In the slow pace of the couple’s lives juxtaposed against forests, trees and bird songs, there is transition and urgency. Their lives are going to change forever.

The government is taking away their lands and forcing people to move out. The shadow of uranium mining creeps in, spreading its dark wings like a demon. But while others flee with their belongings and livestock, the couple stays behind.

The husband promises to build a new house inside the dense forest away from the village. The wife who came in search of him seeking divine help cannot leave him, and they sit in silence surrounded by nature.

Director Shishir Jha’s Santhali feature film Dharti Latar Re Horo (Tortoise under the earth) has been selected in the spotlight section of the Jio MAMI Mumbai Film Festival 2022. Jha’s debut movie, the 95-minute film shot in Jadugoda, East Singhbhum, Jharkhand is also available to watch online.


The opening scene shows a huge banyan tree which is supposedly haunted. But in reality it is the spectre of uranium mining, causing deaths and illness in the village, and not witches and ghosts as generally believed.

In one scene a baffled younger man informs the male protagonist (played by Jagarnath Baskey) that his cow has suddenly passed away and all his chickens died one by one. In the event of little or no solid information, the villagers are in the dark about the government’s intention. News about the violent exploitation of Indigenous people in Godda district reaches Baskey by radio.

And then the crisis arrives during heavy monsoon. All water sources in the village become contaminated due to radioactive leaks from the uranium tailing pond, and people are advised not to drink water from wells and other sources. Poison seeps into fertile farmlands where women sow paddy saplings.

The Santhali people of Jharkhand mostly found in East Singhbhum are one of the largest Indigenous groups in India. Mining has greatly impacted Jharkhand’s Adivasi people, who have repeatedly protested against violent coal, bauxite and uranium mining over the years. Mining is carried out with little consideration for their lives, severely compromising the basic rights of Adivasi people.

Jha’s film, however, doesn’t capture uranium being mined. Rather it poignantly “narrates” the loss of cultural identity as a result of mass displacement. As people are made to leave in search of another land to rebuild their broken lives, their beautiful painted walls come into view. Will anyone ever stay in these houses? What will happen to the hours of love and care the women devoted to painting the walls?

Speaking from Mumbai, Jha said displacement due to mining is taking place across Jharkhand. Indigenous communities are made to keep moving from one place to another in search of livelihoods and clean water sources.

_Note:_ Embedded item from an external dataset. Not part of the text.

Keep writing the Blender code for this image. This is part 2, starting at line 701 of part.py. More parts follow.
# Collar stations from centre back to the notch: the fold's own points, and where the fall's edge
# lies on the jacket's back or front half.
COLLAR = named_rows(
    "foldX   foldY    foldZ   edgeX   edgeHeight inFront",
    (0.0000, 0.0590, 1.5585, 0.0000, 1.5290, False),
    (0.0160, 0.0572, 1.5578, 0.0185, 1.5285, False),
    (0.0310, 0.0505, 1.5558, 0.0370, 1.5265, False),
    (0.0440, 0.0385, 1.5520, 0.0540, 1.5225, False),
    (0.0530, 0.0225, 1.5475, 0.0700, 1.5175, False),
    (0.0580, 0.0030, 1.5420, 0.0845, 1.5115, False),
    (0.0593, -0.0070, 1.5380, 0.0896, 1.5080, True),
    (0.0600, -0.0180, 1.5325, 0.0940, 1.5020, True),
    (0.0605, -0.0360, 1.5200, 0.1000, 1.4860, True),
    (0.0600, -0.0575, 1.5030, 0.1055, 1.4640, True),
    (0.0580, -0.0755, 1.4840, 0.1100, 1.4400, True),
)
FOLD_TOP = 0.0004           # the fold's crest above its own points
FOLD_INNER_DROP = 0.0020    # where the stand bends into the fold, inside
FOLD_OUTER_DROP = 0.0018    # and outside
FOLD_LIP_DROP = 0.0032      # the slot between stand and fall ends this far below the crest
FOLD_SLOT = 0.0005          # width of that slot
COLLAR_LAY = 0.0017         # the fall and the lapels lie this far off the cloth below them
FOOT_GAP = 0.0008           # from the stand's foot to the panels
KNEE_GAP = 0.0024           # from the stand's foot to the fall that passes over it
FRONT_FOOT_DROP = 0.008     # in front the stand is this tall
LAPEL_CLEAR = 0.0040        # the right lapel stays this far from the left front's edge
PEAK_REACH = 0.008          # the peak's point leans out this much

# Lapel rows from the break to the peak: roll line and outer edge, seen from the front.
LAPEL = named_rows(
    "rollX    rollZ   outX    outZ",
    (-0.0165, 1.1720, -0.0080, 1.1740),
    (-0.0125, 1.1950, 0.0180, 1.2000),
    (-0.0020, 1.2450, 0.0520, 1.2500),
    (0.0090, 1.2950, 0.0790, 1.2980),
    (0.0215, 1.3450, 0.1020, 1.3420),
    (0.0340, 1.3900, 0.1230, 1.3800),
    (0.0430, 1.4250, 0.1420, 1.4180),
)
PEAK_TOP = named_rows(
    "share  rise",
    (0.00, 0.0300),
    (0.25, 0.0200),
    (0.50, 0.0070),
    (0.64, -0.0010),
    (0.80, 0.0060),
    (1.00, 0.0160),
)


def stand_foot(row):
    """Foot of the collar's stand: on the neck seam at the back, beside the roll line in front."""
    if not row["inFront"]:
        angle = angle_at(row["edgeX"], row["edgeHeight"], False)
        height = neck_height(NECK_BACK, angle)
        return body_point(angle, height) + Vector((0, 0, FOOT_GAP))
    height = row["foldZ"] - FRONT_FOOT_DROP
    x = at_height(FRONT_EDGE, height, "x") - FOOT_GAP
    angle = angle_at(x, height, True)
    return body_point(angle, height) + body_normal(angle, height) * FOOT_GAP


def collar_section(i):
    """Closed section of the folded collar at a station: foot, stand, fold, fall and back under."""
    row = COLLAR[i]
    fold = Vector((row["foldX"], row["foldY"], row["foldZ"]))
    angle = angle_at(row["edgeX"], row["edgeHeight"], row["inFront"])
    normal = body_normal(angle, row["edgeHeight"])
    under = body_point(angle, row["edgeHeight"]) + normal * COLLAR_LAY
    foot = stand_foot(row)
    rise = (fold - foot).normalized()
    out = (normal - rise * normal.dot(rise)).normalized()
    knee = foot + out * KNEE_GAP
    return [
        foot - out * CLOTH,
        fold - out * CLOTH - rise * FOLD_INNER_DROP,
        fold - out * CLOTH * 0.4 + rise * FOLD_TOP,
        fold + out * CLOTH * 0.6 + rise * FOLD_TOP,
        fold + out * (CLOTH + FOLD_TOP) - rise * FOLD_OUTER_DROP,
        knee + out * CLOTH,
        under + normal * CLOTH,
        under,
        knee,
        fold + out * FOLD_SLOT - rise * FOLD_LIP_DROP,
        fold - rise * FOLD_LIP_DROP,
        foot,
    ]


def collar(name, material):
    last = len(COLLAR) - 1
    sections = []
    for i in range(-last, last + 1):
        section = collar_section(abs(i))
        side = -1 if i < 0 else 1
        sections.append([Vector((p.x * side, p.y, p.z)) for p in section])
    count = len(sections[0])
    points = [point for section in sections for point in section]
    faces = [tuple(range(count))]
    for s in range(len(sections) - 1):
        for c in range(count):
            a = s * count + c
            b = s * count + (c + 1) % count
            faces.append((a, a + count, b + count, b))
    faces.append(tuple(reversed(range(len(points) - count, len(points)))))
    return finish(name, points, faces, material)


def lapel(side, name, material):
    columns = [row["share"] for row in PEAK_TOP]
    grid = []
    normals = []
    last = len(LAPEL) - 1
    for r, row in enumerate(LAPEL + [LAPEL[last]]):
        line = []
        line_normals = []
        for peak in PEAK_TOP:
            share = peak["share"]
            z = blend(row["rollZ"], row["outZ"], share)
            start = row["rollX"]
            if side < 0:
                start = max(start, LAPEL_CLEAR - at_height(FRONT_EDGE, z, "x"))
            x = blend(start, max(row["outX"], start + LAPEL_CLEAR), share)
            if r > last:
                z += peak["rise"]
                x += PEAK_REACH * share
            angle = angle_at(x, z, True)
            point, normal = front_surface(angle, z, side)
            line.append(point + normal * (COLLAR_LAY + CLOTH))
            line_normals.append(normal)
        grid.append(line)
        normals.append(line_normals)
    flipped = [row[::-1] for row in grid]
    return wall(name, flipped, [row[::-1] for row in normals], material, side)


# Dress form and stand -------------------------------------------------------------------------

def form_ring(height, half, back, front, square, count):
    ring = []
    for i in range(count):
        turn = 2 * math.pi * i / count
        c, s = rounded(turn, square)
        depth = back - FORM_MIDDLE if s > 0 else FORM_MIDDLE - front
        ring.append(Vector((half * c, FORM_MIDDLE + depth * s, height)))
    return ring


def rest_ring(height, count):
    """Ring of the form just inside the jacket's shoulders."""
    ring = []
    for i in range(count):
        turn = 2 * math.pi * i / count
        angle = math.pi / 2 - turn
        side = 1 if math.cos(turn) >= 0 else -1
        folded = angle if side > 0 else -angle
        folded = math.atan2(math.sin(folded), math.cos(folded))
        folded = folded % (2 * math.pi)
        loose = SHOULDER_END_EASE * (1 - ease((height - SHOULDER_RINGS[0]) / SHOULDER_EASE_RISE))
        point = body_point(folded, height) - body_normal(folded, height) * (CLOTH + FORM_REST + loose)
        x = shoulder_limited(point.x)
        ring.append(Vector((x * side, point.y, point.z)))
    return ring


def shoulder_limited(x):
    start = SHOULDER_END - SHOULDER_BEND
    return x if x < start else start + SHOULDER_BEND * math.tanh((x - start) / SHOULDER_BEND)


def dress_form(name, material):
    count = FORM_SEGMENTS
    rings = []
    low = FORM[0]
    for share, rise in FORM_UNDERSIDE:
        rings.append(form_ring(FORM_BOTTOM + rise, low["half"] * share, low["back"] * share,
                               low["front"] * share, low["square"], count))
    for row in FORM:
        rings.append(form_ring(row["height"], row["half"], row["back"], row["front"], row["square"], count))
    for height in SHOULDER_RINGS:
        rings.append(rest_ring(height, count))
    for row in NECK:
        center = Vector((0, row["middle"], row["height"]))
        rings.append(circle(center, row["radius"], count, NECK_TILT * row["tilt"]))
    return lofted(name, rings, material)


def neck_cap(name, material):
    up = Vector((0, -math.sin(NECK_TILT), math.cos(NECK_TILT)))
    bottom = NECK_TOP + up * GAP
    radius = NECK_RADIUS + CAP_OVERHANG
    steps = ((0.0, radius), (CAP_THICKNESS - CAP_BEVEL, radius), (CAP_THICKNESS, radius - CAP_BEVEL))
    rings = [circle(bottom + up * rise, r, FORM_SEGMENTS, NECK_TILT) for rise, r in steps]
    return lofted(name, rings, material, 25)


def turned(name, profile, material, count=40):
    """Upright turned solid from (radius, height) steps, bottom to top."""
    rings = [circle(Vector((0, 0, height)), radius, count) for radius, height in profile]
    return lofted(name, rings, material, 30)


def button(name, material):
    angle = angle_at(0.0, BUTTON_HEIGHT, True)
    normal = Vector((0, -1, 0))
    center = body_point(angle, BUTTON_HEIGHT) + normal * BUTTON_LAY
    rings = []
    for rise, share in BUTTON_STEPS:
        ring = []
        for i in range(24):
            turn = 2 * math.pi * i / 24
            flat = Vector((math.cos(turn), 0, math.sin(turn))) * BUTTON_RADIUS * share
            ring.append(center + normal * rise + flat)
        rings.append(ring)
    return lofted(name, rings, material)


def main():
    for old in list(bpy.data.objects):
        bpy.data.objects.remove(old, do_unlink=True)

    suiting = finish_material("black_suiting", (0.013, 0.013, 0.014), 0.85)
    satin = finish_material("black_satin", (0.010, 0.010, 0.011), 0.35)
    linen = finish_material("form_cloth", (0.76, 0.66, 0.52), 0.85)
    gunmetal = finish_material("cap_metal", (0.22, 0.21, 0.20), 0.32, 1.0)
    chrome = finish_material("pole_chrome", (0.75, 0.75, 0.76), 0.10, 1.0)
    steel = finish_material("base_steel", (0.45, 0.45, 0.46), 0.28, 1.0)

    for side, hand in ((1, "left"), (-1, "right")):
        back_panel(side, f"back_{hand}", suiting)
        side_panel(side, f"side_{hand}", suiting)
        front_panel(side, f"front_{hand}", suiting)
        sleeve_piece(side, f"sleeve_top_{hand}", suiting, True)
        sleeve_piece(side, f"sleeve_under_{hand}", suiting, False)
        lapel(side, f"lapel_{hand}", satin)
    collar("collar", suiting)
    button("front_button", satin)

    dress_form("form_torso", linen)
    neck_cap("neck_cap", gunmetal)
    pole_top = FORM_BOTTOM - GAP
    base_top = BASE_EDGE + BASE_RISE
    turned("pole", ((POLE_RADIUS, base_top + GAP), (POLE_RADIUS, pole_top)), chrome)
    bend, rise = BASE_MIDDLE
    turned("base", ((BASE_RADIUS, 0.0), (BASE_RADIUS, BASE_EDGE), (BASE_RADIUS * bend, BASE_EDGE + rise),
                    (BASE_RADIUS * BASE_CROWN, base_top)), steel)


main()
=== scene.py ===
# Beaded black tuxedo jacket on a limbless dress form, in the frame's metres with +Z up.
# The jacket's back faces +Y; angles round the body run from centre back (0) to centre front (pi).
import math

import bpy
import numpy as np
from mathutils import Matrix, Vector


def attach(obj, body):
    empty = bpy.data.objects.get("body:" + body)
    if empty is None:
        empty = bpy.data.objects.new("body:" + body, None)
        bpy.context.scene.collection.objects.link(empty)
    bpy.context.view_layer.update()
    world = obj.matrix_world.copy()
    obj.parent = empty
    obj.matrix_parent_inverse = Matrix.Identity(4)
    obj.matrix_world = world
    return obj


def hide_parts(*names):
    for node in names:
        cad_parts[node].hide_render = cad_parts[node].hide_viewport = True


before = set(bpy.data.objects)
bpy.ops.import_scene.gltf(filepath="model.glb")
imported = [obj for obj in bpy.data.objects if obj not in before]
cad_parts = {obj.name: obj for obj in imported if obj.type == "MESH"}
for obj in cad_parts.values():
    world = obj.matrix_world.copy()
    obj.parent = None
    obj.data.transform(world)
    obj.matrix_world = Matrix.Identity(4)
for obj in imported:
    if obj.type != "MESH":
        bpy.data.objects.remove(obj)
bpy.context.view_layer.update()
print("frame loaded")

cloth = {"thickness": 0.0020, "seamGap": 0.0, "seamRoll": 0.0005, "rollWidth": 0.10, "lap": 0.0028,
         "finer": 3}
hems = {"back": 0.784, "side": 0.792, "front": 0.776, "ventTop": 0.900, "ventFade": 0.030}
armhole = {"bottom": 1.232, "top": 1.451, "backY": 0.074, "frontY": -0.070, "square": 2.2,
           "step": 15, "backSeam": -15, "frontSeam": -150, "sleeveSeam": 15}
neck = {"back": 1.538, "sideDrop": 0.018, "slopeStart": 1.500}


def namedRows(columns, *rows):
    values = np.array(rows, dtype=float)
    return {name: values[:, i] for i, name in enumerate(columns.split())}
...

In Jadugoda this reporter saw the menacing tailing ponds which store slurry and mining waste that are sources of radiation in the area. Many experts point out that it has led to congenital deformities among children in several villages of the area.

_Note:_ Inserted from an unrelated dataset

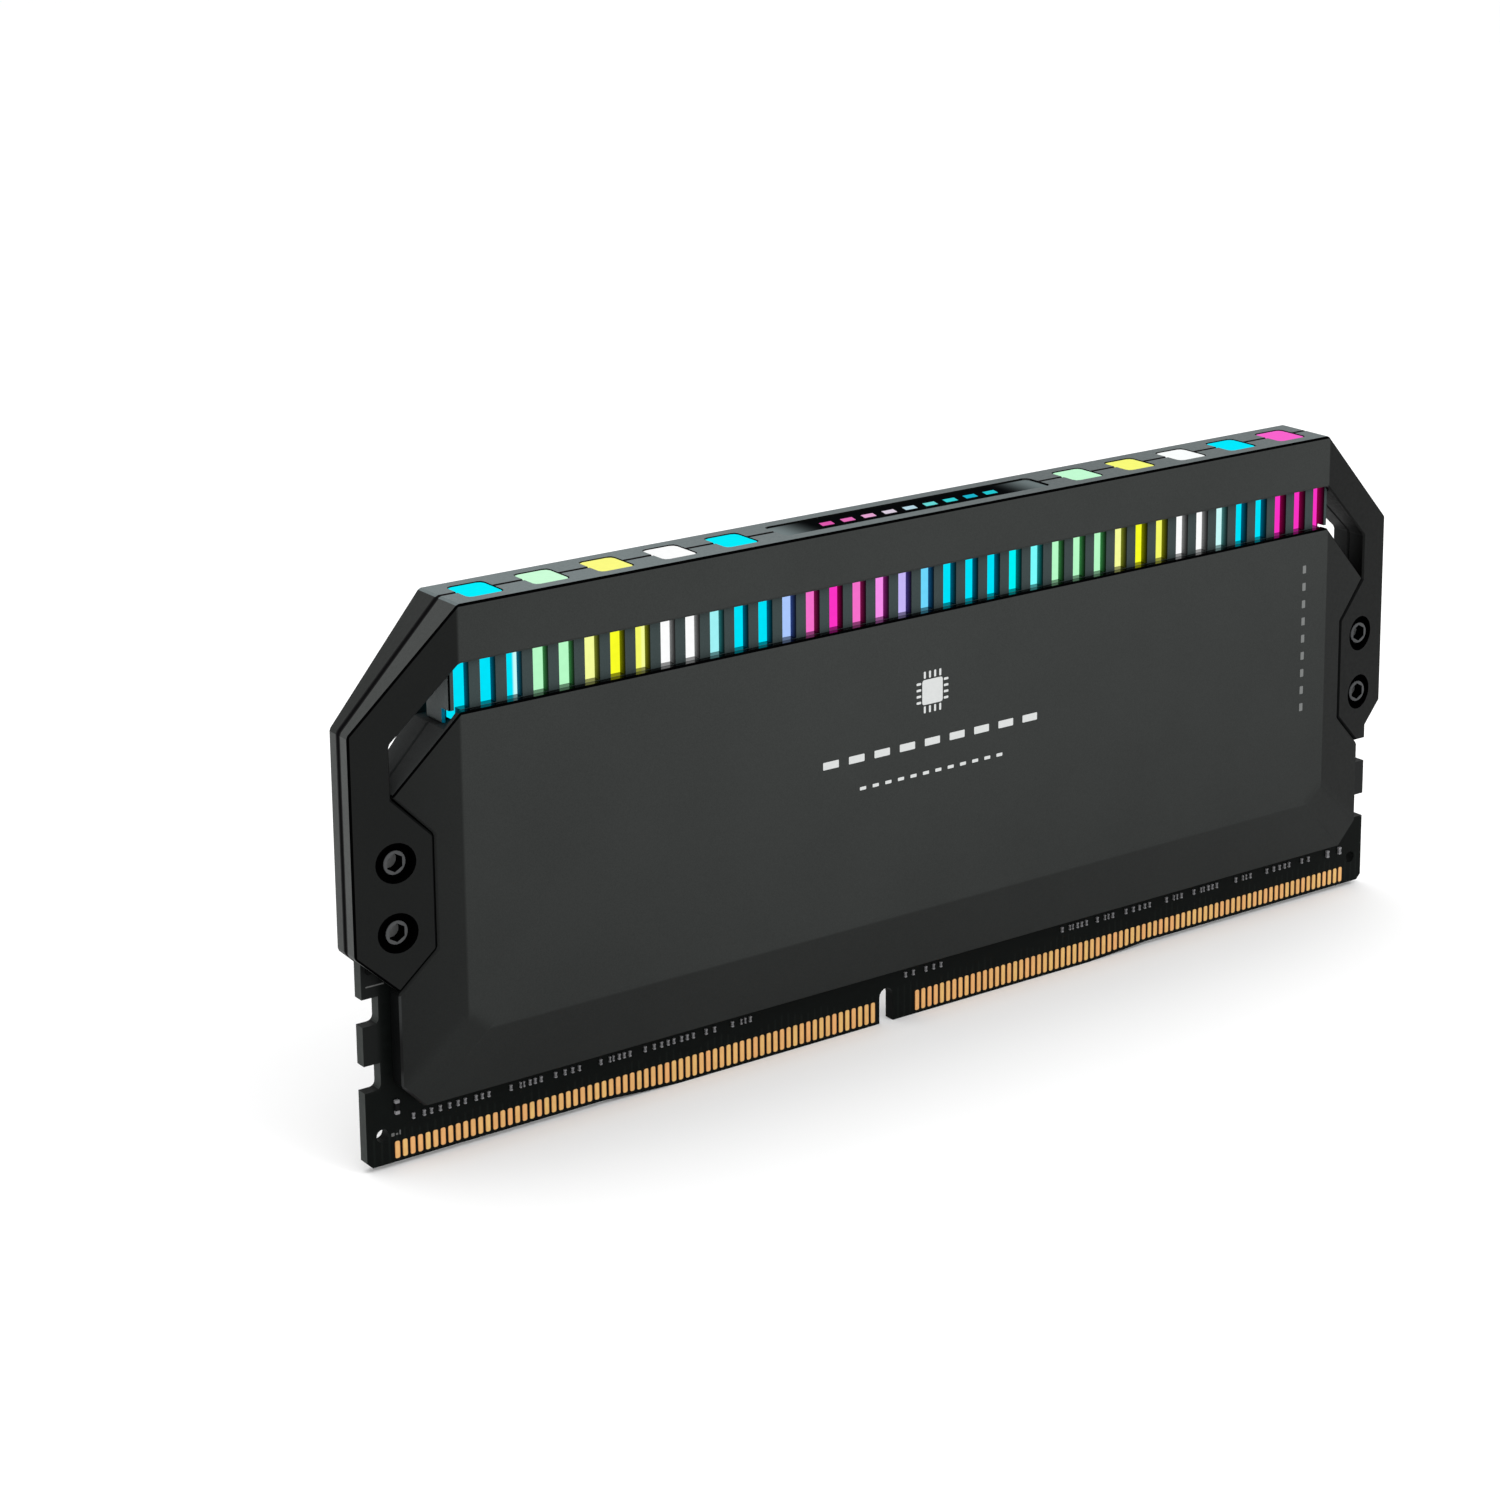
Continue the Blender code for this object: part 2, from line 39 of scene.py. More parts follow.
# ------------------------------------------------------------------ dimensions repeated from the CAD (mm)
HALF_THICK = 3.75                       # half of the module's thickness at the middle of each face
PLATEAU_X, PLATEAU_Z = 56.6, 13.2       # the flat middle of each face ends here and the facets begin
FACET_SLOPE = 0.174
BOARD_Y = 0.635                         # half of the board's thickness
EDGE_STEP, STEP_LEFT, STEP_RIGHT = 0.5, (-39.5, -30.6), (24.65, 33.15)
FINGER_PITCH, FIRST_FINGER_X = 0.85, -63.325
FINGER_BANKS = {"left": range(0, 69), "right": range(75, 150)}
SLIT_PITCH, SLITS = 2.948, 39
GRILLE_X, GRILLE_Y, LIGHT_Y = 57.4, 2.87, 1.84
WINDOW_X, WINDOW_Z = (22.7, 30.15, 37.6, 45.05, 52.5), 55.8
SCREW_X, SCREW_Z = 63.5, (24.55, 31.55)
NEAR_BORE = 2.2                         # just past the radius of the bores round the screws

# ------------------------------------------------------------------ sizes of the drawn parts (mm)
FINGER_W, FINGER_TOP, FINGER_LOW, FINGER_CORNER = 0.56, 2.62, 0.35, 0.19
PANE_W, PANE_D, PANE_CORNER = 3.95, 4.3, 0.6
SHAFT_R, HEAD_R, SOCKET_R = 0.75, 1.2, 0.8


def lean(x, z):
    """Half thickness of the shell at (x, z): flat in the middle, folding back at the ends and the foot."""
    return HALF_THICK - FACET_SLOPE * max(abs(x) - PLATEAU_X, PLATEAU_Z - z, 0.0)


def srgb(r, g, b):
    """A display colour, 0 to 255, as the linear colour a shader takes."""
    def linear(c):
        return c / 12.92 if c <= 0.04045 else ((c + 0.055) / 1.055) ** 2.4
    return tuple(linear(c / 255) for c in (r, g, b)) + (1.0,)


# ------------------------------------------------------------------ camera
YAW, PITCH_DOWN, ROLL = 35.281, 12.8635, 0.5638        # degrees
ORIGIN_SEEN = (17.1661, 372.6647, -63.4822)            # the origin from the camera: right, ahead, up (mm)
LENS, SHIFT_Y = 83.3928, -0.22


def make_camera():
    turn = (Matrix.Rotation(math.radians(ROLL), 3, "Y").transposed()
            @ Matrix.Rotation(math.radians(PITCH_DOWN), 3, "X") @ Matrix.Rotation(math.radians(YAW), 3, "Z"))
    right, ahead, up = turn        # its rows
    place = -(turn.transposed() @ Vector(ORIGIN_SEEN)) * MM
    data = bpy.data.cameras.new("camera")
    data.sensor_width = 36.0
    data.lens, data.shift_y = LENS, SHIFT_Y
    data.clip_start, data.clip_end = 0.01, 50
    cam = link(bpy.data.objects.new("camera", data))
    cam.matrix_world = Matrix.Translation(place) @ Matrix((right, up, -ahead)).transposed().to_4x4()
    bpy.context.scene.camera = cam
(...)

To shoot the film, Jha spent a year in Talsa village working with a minimal crew. “I look at cinema differently and wanted to find my own voice through Tortoise under the earth. I am not an activist. I wanted to tell the story through portraying human lives and cultural values. It is in Santhali as I wanted to retain the flavour of the land.”

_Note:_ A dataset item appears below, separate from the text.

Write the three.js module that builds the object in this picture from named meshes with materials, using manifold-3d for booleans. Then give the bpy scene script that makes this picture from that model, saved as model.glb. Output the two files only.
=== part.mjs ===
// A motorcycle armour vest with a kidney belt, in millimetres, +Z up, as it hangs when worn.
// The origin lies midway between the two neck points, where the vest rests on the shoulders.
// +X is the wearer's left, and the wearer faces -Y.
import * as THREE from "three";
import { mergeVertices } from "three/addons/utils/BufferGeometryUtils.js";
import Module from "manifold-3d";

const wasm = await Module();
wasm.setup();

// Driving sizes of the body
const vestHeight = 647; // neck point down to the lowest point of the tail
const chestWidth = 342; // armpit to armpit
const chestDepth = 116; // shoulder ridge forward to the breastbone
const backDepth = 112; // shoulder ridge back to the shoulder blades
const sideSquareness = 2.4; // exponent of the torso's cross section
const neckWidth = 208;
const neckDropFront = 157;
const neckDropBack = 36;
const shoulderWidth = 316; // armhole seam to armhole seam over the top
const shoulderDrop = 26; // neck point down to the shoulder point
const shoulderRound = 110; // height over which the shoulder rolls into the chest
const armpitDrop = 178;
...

The symbolic mythical tale about how the Earth was created through the joint efforts of a tortoise and an earthworm is beautiful. In the film, the tale is told by the husband to his wife played by Mugli Baskey. The tortoise carries the soil on its back, piled up and kept there by the earthworm from the seabed. Crops grow on this fertile soil but mining ruins everything. It brings desolation, loss and despair.